Industrial Accidents
  • We acted for an insured who was responsible for a large-scale uncontrolled release of a corrosive substance that damaged hundreds of properties and vehicles in the surrounding area. The value of the claims totalled $3 million. We worked closely with the loss adjusters to ensure the claims were all valued and settled within a short period of time and prior to any of them being litigated.

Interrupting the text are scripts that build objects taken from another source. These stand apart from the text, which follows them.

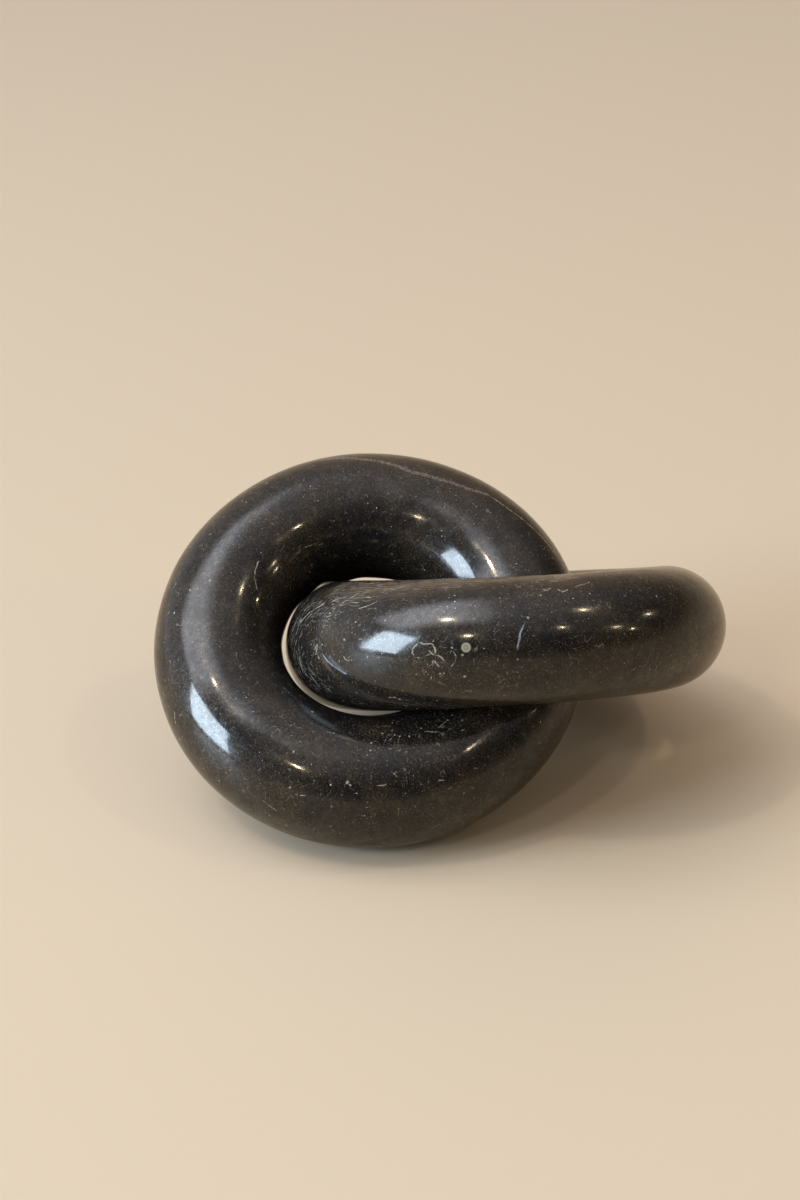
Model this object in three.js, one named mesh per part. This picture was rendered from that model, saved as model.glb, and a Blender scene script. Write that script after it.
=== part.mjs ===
// Marble chain link sculpture: two closed stone rings, one running through the other, lying on a table.
// Each ring leans on its own edge, and the two rest against each other like a pair of cards.
// Millimetres and degrees. +X runs from the left link to the right one, +Y points back, +Z up.
import * as THREE from "three";

// Sizes of the stone. Each hole is wider by its play than the other link's stone, which runs through it.
const leftWidth = 120; // across the whole left link
const rightThickness = 33.4; // across the right link's round section
const leftHolePlay = 15.6;
const rightHolePlay = 21.3;

// How the two lie on the table, seen from above and from the side.
const rightSetBack = 6.2; // right link's centre, further back than the left link's
const leftTurn = -0.6; // the left link's low edge, turned from straight in front
const rightTurn = 6.8; // the right link's low edge, turned from straight behind
const leanDifference = 1.8; // how much more steeply the left link leans
const linkClearance = 0.3; // the least gap between the two stones

// The line that the right link tips up about, as two places on the right link's middle line. Both are
// counted in degrees from its left end towards its low edge. The stone there stays in the left link's hole.
const tipLineStart = -10;
const tipLineEnd = 60;
const tipLineInset = 4; // how far the start lies inside the middle line
const tipRange = 120;

// Facets round a link and round its section.
const facetsRoundLink = 64;
const facetsRoundSection = 32;

// How finely the rest position is worked out: places round a middle line, millimetres and degrees.
const stepsRoundMiddleLine = 720;
const spacingPrecision = 0.001;
const leanPrecision = 0.0001;
const steepestLean = 45;

const stone = new THREE.MeshStandardMaterial({ color: 0x24211f, roughness: 0.22, metalness: 0 });

// The left link's stone fills what its hole leaves of its width, and the right link's hole follows from that.
const leftHole = rightThickness + leftHolePlay;
const leftThickness = (leftWidth - leftHole) / 2;
const rightHole = leftThickness + rightHolePlay;

const leftLink = ringOfStone("left_link", leftHole, leftThickness);
const rightLink = ringOfStone("right_link", rightHole, rightThickness);

// A link by the radius of its round section and the radius of the circle that the section runs along.
function ringOfStone(name, hole, thickness) {
  return { name, sectionRadius: thickness / 2, ringRadius: (hole + thickness) / 2 };
}

// A link that stands on its low edge: its centre, its axis, the way down its slope and the level way across.
function standing(link, lean, lowEdgeBearing, x, y) {
  const slope = THREE.MathUtils.degToRad(lean);
  const bearing = THREE.MathUtils.degToRad(lowEdgeBearing);
  const outward = new THREE.Vector3(Math.cos(bearing), Math.sin(bearing), 0);
  const up = new THREE.Vector3(0, 0, 1);
  const axis = up.clone().multiplyScalar(Math.cos(slope)).addScaledVector(outward, Math.sin(slope));
  const down = outward.clone().multiplyScalar(Math.cos(slope)).addScaledVector(up, -Math.sin(slope));
  const height = link.sectionRadius + link.ringRadius * Math.sin(slope);
  const centre = new THREE.Vector3(x, y, height);
  return { link, slope, centre, axis, down, across: axis.clone().cross(down) };
}

// Both links at a middle lean, with their centres a given way apart along X.
function pairAt(lean, spacing) {
  return {
    left: standing(leftLink, lean + leanDifference / 2, -90 + leftTurn, 0, 0),
    right: standing(rightLink, lean - leanDifference / 2, 90 + rightTurn, spacing, rightSetBack),
  };
}

// A point of a link's middle line, as an angle from its low edge towards the level way across.
function onMiddleLine(placed, angle, radius = placed.link.ringRadius) {
  return placed.centre
    .clone()
    .addScaledVector(placed.down, radius * Math.cos(angle))
    .addScaledVector(placed.across, radius * Math.sin(angle));
}

// The least gap between the stones: how near the right link's middle line comes to the left link's.
function gapBetween({ left, right }) {
  const across = new THREE.Vector3();
  let nearest = Infinity;
  for (let step = 0; step < stepsRoundMiddleLine; step++) {
    across.copy(onMiddleLine(right, (step / stepsRoundMiddleLine) * 2 * Math.PI)).sub(left.centre);
    const off = across.dot(left.axis);
    const out = Math.sqrt(across.lengthSq() - off * off) - left.link.ringRadius;
    nearest = Math.min(nearest, Math.hypot(off, out));
  }
  return nearest - left.link.sectionRadius - right.link.sectionRadius;
}

// The spacing with the widest gap at this lean, by narrowing a range in thirds.
function bestSpacing(lean) {
  let low = rightLink.ringRadius - leftLink.ringRadius;
  let high = rightLink.ringRadius + leftLink.ringRadius;
  while (high - low > spacingPrecision) {
    const third = (high - low) / 3;
    const nearer = gapBetween(pairAt(lean, low + third));
    const further = gapBetween(pairAt(lean, high - third));
    if (nearer < further) low += third;
    else high -= third;
  }
  return (low + high) / 2;
}

// Gravity flattens the pair until the stones meet, so the rest lean is the least that keeps the clearance.
function atRest() {
  let low = 0;
  let high = steepestLean;
  while (high - low > leanPrecision) {
    const lean = (low + high) / 2;
    if (gapBetween(pairAt(lean, bestSpacing(lean))) < linkClearance) low = lean;
    else high = lean;
  }
  return pairAt(high, bestSpacing(high));
}

// One facet in the middle of the low edge is exactly level, so the link stands on a flat face.
function makeLink(placed) {
  const { link, slope, centre, axis, down, across } = placed;
  const halfFacet = Math.PI / facetsRoundLink;
  const lowestAngle = Math.atan2(-Math.cos(slope), Math.sin(slope) * Math.cos(halfFacet));
  const section = [];
  for (let corner = 0; corner <= facetsRoundSection; corner++) {
    const angle = lowestAngle + ((corner % facetsRoundSection) + 0.5) * ((2 * Math.PI) / facetsRoundSection);
    const out = link.ringRadius + link.sectionRadius * Math.cos(angle);
    section.push(new THREE.Vector2(out, link.sectionRadius * Math.sin(angle)));
  }
  const geometry = new THREE.LatheGeometry(section, facetsRoundLink, -halfFacet);
  const mesh = new THREE.Mesh(geometry, stone.clone());
  mesh.name = link.name;
  mesh.quaternion.setFromRotationMatrix(new THREE.Matrix4().makeBasis(across, axis, down));
  mesh.position.copy(centre);
  mesh.position.z -= new THREE.Box3().setFromObject(mesh, true).min.z;
  return mesh;
}

const { left, right } = atRest();
const sculpture = new THREE.Group();
sculpture.name = "marble_chain_link_sculpture";
sculpture.add(makeLink(left), makeLink(right));

// The origin is on the table, under the middle of the pair.
const origin = new THREE.Box3().setFromObject(sculpture, true).getCenter(new THREE.Vector3()).setZ(0);
for (const mesh of sculpture.children) mesh.position.sub(origin);

// The right link's tipping line and both feet, in the same frame as the meshes.
const fromLeftEnd = (degrees) => THREE.MathUtils.degToRad(90 - degrees);
const tipStart = onMiddleLine(right, fromLeftEnd(tipLineStart), rightLink.ringRadius - tipLineInset);
const tipEnd = onMiddleLine(right, fromLeftEnd(tipLineEnd));
const tableLevel = new THREE.Vector3(1, 1, 0);
sculpture.userData = {
  tipping: {
    point: tipStart.clone().sub(origin).toArray(),
    axis: tipStart.clone().sub(tipEnd).normalize().toArray(),
    range: [0, tipRange],
  },
  leftFoot: onMiddleLine(left, 0).sub(origin).multiply(tableLevel).toArray(),
  rightFoot: onMiddleLine(right, 0).sub(origin).multiply(tableLevel).toArray(),
};

export default sculpture;
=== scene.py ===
import math

import bpy
import numpy as np
from mathutils import Matrix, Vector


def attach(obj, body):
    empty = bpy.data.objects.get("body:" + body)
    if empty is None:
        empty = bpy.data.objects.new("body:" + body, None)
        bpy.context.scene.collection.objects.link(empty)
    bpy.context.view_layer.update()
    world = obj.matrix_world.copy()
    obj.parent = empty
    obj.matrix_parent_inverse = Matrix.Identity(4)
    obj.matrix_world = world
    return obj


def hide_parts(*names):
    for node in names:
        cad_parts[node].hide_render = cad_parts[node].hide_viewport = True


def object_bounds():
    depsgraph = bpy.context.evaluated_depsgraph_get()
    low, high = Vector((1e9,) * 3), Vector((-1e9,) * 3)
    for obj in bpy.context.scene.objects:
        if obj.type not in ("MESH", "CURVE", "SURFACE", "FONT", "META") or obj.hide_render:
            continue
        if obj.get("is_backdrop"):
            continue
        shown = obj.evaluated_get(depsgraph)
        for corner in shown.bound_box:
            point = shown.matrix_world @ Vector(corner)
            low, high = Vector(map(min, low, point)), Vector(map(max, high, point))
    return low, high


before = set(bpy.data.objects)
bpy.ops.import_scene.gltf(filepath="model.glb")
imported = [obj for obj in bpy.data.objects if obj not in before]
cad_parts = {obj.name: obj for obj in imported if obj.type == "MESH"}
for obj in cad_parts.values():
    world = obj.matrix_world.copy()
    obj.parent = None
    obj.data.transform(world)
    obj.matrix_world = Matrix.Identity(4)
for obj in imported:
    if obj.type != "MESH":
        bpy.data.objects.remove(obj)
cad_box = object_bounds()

# Both links are closed rings with a round section, carved from one block of black marble, then ground and
# polished by hand. That leaves shallow flats and swells on them, and a small worn flat where each stands.

STEPS_ALONG = 440
STEPS_AROUND = 220

# The waves of the hand-ground surface: how many there are, half the typical height that they would reach
# together if none were lowered, and how many fit along and around the ring at most. A wave's length over
# 2 pi counts as LONGEST_WAVE at most, and a wave shorter than FULL_WAVE is lowered. Both are in metres.
WAVES = 90
WAVE_HEIGHT = 0.00003
MOST_ALONG = 26
MOST_AROUND = 11
LONGEST_WAVE = 0.05
FULL_WAVE = 0.0035


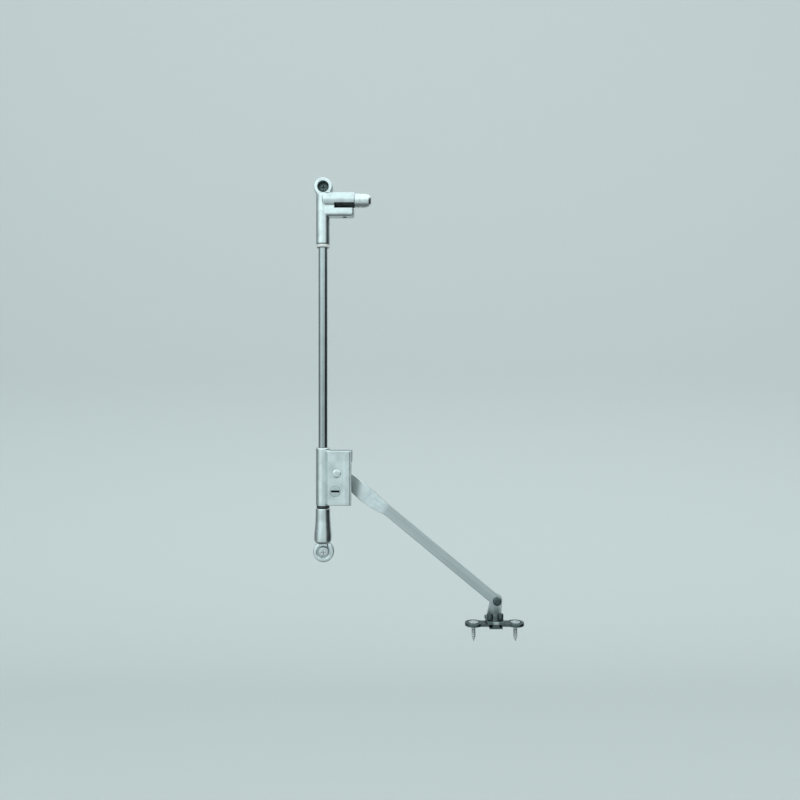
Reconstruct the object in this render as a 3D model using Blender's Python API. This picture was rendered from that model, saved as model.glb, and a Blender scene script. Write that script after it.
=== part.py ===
"""Stay for a drop-down cabinet flap: braked slider on a guide rod, cranked arm, screw-on flap bracket.

Frame: X runs towards the cabinet's front edge, Z is up, and Y runs into the cabinet's side panel.
The panel's face is the plane Y = 0. A depth is a distance from that face into the cabinet, so it is -Y.
The origin is on the panel's face, on the rod's line, at the middle of the lower bracket's back pad.
The stay is modelled with the flap open and level, so the slider sits on its lower stop.
"""

import math

import bmesh
import bpy
from mathutils import Matrix, Vector

MM = 0.001

# Driving dimensions
SCREW_SPACING = 288 * MM  # between the two panel screws: nine steps of the 32 mm hole row
PAD_TO_SCREW = 12 * MM  # the origin's pad to the lower panel screw
ROD_RADIUS = 3.5 * MM
ROD_DEPTH = 8 * MM
ARM_LENGTH = 157.3 * MM  # pivot to pivot
ARM_DROP = math.radians(38.3)  # the arm below the level with the flap open
FLAP_HEIGHT = 18 * MM  # the arm's pivot above the flap's face
WING_HOLES = 32 * MM  # between the wing plate's screws

# Derived places
LOWER_SCREW_Z = -PAD_TO_SCREW
UPPER_SCREW_Z = LOWER_SCREW_Z + SCREW_SPACING
LOWER_SLEEVE_TOP = 23.2 * MM
UPPER_SLEEVE_FOOT = 230 * MM
SLIDER_FOOT = LOWER_SLEEVE_TOP + 1.8 * MM
SLIDER_LENGTH = 45.7 * MM
SLIDER_TOP = SLIDER_FOOT + SLIDER_LENGTH
ARM_PIVOT = Vector((11.5 * MM, 0, 51 * MM))
FLAP_PIVOT = ARM_PIVOT + Vector((math.cos(ARM_DROP), 0, -math.sin(ARM_DROP))) * ARM_LENGTH

# Depths of the layers, from the panel into the cabinet
PLATE_BACK, PLATE_FRONT = 0.4 * MM, 1.6 * MM  # the slider's back plate
HEAD_DEPTH = 3.25 * MM  # middle of the arm where it sits in the slider
BAR_DEPTH = 20 * MM  # middle of the arm at the flap
ARM_THICK = 2.5 * MM
HOOD_INSIDE, HOOD_FACE = 15, 17  # in millimetres
LUG_BACK, LUG_FRONT = 14.8 * MM, 17.4 * MM
RIDGE_DEPTH = 22 * MM  # middle of the wing plate

ROUND = 32  # sides of a large round piece
SMALL_ROUND = 20

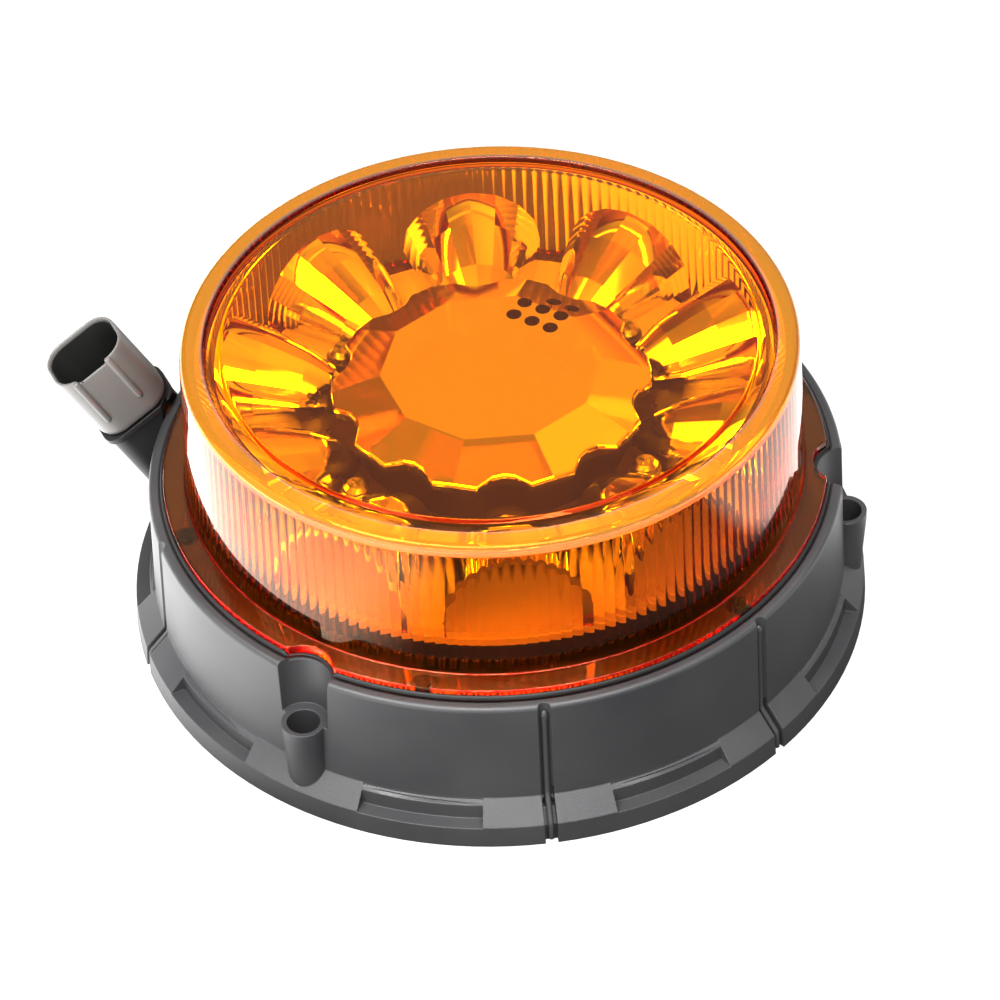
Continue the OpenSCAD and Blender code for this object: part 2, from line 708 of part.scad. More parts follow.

  • We acted for overseas underwriters who insured a bulk chemical storage company. The insured caused two different chemicals to be erroneously mixed in the bulk chemical storage that lead to damage to property owned by a number of different parties (including two separate transport companies) based in Darwin, Sydney and the United States. We assisted in reaching an informal resolution of the claim with the numerous parties involved. Through these lengthy negotiations, a plan was implemented for the separation of the chemicals and rectification of associated damage. In addition, it was possible to avoid the costs associated with litigated proceedings, as well as maintaining the commercial relationship that existed between the insured and their US-based client.
  • We acted for a property manager on a $1 million claim by the landlord for property damage caused by a substantial amount of illegal landfill material being dumped at the property by tenants resulting in contamination of the site. The liability issue involved whether the property manager had conducted inspections in accordance with the obligations in the management agreement and the extent to which any of its breaches contributed to the loss primarily caused by the tenants.

  • We defended a property claim that NTI (a truck insurer) brought against our client for dual insurance following the load of a semi-trailer causing damage. We recommended that our client defend the claim as its policy did not respond to the loss due to vehicle exclusion. Rather than resort to litigation, we encouraged our client have the issue appraised by a QC. The QC found in our client’s favour. The matter was a good example of looking outside the square to enhance the interests of our client.

  • We acted for a rail operator in respect of claims involving damage to rail infrastructure caused by a derailment of its train and also the claim for consequential losses due to the inability to use the tracks and meet contractual obligations.

  • We advised an insurer client in relation to various transport claims where stock in transit was damaged and subrogated recovery pursued against negligent transporting operators. These matters involved careful analysis of the terms of the transit agreements, detailed high-level investigations and aggressive pursuit of the negligent parties involved.